### To do
Reproduce the span that opens at the line containing "make_face()" and closes at the line containing "meshes, each with", both lines included, without alteration and without any other line.

### Listed entries
------------------------------

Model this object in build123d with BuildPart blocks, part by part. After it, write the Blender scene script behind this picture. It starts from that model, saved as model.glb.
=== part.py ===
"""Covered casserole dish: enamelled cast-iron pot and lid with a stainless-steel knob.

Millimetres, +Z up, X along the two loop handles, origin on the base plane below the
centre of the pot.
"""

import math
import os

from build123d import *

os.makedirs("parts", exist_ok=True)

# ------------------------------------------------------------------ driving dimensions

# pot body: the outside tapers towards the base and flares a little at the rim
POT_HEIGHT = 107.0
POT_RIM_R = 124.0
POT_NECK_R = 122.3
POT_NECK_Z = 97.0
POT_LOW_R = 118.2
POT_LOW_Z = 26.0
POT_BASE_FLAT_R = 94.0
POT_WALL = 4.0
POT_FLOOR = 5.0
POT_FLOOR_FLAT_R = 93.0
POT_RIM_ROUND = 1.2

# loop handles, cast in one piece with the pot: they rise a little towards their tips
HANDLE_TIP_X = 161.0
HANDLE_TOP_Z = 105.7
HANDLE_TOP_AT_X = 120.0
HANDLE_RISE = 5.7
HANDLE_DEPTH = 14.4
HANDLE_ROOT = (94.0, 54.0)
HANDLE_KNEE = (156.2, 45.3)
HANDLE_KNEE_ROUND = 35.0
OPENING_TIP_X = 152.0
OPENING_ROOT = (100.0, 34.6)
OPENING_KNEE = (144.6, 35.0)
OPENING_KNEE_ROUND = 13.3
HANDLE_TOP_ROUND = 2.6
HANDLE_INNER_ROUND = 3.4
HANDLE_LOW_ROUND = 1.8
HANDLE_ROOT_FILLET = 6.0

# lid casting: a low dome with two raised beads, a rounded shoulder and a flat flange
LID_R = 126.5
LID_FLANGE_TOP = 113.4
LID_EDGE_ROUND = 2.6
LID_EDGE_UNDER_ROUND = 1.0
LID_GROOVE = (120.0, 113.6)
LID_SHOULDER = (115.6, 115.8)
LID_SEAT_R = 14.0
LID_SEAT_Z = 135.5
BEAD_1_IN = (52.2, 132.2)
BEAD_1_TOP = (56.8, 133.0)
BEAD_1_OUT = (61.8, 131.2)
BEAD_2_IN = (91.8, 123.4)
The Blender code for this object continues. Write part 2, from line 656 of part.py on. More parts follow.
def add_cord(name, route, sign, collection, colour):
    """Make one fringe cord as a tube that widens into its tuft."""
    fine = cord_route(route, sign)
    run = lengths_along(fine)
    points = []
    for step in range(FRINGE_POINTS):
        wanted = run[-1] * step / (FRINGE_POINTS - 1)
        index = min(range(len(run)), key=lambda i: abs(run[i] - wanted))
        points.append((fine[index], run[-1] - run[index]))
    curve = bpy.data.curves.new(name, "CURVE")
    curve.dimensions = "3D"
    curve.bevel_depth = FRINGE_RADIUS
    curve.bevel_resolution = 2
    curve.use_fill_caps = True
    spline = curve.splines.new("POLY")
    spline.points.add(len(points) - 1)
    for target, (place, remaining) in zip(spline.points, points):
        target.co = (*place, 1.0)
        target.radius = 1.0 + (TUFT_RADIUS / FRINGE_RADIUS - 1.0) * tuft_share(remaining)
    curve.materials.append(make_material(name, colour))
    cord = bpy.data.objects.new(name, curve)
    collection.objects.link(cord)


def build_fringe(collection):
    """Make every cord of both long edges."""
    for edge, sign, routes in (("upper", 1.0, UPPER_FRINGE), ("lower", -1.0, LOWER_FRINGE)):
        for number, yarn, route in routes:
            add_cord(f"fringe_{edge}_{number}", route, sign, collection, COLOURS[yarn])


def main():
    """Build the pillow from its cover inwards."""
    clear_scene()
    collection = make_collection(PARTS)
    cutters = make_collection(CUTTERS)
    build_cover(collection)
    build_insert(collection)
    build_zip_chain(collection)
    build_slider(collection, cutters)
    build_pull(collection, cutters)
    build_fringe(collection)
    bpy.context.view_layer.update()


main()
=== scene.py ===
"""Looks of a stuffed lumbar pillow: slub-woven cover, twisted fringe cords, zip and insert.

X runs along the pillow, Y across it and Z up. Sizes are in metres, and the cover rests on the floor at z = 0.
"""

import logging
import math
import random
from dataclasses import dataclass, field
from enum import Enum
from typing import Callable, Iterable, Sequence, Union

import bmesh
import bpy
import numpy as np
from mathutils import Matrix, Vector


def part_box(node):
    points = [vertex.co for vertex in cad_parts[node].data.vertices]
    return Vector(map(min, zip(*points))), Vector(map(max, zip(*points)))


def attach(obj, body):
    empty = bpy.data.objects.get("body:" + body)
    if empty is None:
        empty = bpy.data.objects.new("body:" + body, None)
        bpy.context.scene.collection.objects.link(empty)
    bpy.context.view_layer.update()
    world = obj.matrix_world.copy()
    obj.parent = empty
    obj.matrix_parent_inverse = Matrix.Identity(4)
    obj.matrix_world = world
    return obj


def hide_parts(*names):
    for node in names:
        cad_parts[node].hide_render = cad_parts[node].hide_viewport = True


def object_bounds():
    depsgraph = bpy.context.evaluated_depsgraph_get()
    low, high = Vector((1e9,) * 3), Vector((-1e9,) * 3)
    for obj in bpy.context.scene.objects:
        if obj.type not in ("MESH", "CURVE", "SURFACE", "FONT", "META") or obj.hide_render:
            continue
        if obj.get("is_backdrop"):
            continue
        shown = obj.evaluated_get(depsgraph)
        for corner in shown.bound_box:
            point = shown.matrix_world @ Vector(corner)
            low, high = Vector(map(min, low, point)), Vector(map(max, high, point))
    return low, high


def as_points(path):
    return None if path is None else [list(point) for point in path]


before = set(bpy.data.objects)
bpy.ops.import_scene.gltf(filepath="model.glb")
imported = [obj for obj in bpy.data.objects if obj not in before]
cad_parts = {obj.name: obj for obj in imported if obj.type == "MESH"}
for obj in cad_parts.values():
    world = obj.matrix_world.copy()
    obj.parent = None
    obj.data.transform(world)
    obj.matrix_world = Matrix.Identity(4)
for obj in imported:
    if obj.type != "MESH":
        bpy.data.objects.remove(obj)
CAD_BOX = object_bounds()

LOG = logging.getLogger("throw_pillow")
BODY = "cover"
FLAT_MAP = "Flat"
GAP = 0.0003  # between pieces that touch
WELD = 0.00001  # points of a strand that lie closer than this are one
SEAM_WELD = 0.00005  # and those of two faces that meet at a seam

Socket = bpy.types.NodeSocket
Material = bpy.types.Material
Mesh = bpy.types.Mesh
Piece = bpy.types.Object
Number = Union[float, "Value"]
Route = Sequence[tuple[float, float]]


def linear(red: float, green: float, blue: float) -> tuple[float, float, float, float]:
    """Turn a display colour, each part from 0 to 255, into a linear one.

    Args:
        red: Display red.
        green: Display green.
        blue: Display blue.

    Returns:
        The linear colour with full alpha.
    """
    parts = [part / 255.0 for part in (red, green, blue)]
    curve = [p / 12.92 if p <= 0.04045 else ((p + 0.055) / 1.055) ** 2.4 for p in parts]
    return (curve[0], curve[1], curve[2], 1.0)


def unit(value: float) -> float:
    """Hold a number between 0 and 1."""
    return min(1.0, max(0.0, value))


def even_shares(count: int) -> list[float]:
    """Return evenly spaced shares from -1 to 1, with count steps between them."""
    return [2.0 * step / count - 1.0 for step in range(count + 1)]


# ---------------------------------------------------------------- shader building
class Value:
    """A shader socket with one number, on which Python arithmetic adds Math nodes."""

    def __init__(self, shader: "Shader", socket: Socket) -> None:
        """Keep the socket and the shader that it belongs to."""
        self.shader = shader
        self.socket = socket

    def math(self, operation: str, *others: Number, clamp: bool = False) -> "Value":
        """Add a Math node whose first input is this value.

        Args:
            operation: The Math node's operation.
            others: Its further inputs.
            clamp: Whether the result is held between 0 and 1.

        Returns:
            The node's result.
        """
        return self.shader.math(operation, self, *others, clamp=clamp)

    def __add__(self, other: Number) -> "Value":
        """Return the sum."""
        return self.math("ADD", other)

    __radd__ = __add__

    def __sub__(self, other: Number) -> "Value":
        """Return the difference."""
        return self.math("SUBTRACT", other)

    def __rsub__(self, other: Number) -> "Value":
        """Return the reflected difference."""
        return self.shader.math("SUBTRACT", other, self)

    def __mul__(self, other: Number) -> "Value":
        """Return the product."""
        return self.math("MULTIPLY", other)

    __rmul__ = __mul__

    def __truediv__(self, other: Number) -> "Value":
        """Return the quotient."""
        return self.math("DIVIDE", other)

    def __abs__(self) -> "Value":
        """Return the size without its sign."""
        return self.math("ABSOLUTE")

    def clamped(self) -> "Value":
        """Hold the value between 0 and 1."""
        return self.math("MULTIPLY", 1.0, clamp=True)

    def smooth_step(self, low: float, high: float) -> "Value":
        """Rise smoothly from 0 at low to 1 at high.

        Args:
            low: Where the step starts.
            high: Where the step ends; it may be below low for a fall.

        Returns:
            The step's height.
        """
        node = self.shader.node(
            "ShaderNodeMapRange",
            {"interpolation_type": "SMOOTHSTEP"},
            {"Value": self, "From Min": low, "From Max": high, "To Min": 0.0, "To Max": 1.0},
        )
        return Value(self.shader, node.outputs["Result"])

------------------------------

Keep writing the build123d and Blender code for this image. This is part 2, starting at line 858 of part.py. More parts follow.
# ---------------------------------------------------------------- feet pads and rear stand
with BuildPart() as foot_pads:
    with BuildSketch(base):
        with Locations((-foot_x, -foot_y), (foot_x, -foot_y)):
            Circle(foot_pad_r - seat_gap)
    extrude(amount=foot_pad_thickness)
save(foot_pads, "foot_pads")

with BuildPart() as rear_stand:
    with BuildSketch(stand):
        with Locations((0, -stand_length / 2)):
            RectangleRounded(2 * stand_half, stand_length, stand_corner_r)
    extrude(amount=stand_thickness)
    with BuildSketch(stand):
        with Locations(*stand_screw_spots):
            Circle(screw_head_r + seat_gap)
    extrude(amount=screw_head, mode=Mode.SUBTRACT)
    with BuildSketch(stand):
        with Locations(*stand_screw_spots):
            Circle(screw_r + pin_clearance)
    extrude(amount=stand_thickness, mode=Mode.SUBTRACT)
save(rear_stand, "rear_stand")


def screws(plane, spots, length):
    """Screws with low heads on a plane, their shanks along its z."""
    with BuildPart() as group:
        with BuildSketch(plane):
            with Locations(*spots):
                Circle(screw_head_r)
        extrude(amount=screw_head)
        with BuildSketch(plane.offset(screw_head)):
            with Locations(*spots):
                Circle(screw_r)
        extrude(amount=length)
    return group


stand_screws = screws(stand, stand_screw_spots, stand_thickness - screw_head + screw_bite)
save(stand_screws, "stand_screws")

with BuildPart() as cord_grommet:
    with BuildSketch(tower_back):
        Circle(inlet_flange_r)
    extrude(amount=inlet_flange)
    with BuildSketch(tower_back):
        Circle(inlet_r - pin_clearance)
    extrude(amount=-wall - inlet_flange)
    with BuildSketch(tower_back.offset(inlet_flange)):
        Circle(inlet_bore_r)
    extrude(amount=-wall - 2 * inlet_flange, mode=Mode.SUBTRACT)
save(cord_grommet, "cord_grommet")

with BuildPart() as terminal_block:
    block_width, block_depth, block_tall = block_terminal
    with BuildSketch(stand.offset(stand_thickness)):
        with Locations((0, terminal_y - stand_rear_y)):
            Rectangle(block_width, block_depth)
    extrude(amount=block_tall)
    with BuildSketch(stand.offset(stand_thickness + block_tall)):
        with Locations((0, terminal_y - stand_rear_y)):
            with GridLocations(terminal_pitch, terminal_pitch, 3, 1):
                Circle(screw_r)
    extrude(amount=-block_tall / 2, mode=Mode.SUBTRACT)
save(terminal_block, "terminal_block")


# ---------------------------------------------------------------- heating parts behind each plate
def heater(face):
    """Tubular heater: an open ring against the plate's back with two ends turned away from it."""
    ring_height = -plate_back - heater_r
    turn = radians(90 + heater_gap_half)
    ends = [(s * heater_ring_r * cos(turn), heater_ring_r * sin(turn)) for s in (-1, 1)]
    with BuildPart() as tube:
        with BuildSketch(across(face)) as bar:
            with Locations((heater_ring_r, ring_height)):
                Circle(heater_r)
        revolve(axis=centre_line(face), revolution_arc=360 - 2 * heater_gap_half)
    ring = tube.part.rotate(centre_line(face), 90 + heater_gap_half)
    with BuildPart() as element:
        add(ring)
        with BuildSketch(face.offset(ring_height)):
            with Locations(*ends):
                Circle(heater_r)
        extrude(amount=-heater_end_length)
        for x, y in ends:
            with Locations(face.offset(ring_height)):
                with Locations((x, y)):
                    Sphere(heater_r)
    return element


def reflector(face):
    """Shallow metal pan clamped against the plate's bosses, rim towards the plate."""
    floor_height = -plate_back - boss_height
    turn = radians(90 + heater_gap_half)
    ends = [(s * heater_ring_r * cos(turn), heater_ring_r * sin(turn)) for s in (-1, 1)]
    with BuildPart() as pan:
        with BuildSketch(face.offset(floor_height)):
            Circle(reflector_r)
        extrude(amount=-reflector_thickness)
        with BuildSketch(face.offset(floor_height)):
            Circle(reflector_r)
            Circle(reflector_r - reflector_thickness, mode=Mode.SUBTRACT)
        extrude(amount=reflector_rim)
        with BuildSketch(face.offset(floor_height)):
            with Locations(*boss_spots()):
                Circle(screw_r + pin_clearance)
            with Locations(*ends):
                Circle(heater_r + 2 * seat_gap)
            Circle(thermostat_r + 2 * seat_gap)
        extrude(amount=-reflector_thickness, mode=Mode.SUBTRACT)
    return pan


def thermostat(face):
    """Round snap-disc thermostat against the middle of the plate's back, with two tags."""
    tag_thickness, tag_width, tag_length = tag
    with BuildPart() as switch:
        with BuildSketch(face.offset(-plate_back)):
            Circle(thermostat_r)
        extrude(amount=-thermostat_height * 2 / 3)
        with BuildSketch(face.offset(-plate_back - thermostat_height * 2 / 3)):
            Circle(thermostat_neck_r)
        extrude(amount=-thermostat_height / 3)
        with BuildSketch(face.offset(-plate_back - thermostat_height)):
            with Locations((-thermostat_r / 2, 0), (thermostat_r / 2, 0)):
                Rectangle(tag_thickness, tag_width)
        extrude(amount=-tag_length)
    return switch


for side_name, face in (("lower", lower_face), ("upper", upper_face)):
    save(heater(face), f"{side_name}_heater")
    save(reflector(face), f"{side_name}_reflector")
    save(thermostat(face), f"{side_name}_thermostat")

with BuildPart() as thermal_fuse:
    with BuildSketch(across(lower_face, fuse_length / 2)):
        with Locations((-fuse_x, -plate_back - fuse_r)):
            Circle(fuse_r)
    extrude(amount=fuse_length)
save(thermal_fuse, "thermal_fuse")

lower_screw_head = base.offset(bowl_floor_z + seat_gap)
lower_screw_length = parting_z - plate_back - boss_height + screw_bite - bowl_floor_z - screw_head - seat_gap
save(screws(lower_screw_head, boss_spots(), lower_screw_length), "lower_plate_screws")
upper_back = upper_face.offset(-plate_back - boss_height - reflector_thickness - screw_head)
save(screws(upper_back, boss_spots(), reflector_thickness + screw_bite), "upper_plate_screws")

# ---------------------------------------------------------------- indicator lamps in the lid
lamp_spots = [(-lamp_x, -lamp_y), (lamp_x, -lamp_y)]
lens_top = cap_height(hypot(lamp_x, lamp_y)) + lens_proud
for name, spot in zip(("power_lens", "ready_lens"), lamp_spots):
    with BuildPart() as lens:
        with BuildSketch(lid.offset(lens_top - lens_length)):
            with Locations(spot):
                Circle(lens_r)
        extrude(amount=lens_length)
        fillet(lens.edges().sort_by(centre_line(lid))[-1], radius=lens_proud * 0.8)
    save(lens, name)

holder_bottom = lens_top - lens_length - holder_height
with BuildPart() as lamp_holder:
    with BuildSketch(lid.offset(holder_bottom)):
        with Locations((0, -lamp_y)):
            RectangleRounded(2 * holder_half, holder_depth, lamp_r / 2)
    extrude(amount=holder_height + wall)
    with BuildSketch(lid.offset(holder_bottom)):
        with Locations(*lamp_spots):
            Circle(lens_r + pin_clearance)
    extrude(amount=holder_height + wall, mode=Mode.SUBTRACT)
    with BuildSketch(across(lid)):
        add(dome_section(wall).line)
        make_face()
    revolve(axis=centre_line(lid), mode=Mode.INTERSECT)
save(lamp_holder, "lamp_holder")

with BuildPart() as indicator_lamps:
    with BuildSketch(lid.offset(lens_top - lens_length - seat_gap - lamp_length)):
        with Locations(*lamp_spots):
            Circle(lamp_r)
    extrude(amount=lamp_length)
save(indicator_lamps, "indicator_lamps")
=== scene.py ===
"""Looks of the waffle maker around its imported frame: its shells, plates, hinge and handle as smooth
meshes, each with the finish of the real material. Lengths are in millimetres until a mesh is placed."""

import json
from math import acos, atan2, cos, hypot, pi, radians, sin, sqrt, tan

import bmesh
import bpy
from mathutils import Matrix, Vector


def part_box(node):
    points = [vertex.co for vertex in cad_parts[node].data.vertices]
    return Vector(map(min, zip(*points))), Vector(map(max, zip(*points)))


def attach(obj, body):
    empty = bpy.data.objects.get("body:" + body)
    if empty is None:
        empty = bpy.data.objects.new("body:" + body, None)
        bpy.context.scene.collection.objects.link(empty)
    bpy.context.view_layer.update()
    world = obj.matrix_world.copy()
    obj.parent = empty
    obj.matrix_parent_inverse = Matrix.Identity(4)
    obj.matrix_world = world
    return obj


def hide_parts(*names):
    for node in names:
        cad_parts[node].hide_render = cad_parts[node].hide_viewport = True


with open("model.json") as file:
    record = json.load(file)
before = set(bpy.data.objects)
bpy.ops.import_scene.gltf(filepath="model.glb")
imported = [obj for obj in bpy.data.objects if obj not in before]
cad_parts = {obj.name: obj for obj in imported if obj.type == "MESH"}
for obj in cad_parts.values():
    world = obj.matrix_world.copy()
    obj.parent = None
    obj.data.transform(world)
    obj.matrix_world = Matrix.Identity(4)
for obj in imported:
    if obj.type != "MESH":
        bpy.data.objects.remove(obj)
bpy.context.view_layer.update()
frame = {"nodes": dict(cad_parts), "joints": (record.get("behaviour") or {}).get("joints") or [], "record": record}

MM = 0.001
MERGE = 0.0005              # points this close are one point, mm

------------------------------

### Reply
        make_face()
    revolve(axis=centre_line(lid), mode=Mode.INTERSECT)
save(lamp_holder, "lamp_holder")

with BuildPart() as indicator_lamps:
    with BuildSketch(lid.offset(lens_top - lens_length - seat_gap - lamp_length)):
        with Locations(*lamp_spots):
            Circle(lamp_r)
    extrude(amount=lamp_length)
save(indicator_lamps, "indicator_lamps")
=== scene.py ===
"""Looks of the waffle maker around its imported frame: its shells, plates, hinge and handle as smooth
meshes, each with the finish of the real material. Lengths are in millimetres until a mesh is placed."""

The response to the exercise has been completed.